Modern horror has come to rely on gore or jump scares. Torture porn and paranormal activities like sudden loud sounds and unexpected “Boo!” moments have taken the place of real, pulse-racing scares. “The Babadook,” the directorial debut of Australian Jennifer Kent, brings back true horror, playing up the most terrifying aspect of a primal relationship, the bond between mother and child.

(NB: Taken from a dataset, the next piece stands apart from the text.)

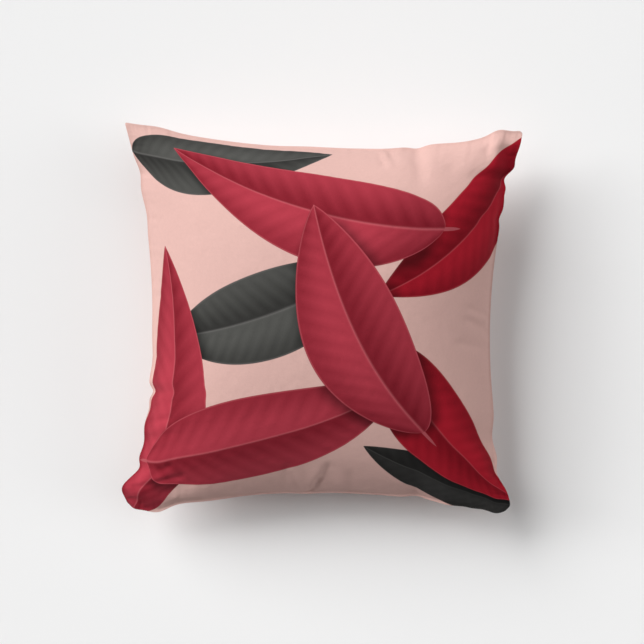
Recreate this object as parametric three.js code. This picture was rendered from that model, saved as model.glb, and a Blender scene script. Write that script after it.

Amelia (Essie Davis) is at a loss. Her husband died violently on the day her now six-year-old son Samuel () was born and since then she hasn’t bonded with the child. On top of that, he “out of control,” convinced that a monster from a picture book called “The Babadook” means them harm. His obsessions weigh both mother and son down to the point where Amelia takes the boy for help—both of the psychological and pharmaceutical kind. She burns the book, but soon learns, “you can’t get rid of the Babadook.”
“The Babadook” is a remarkably self-assured and sophisticated first feature. Kent delves into the psychological terror of the situation, unafraid to trust the story to provide the scares. It’s a chilling horror story but the true terror is derived from the mother’s reaction to the situation and her son. Davis is a raw nerve, unpredictable and paranoid, a character who wouldn’t be out of place in an early Roman Polanski movie.
Wiseman is a wide-eyed creepy kid, lovable but strange, a seemingly normal kid with a weight on his back that threatens to crush him and his mother.
“The Babadook” doesn’t need the tropes of modern horror to be effective; the film’s heavy atmosphere is enough.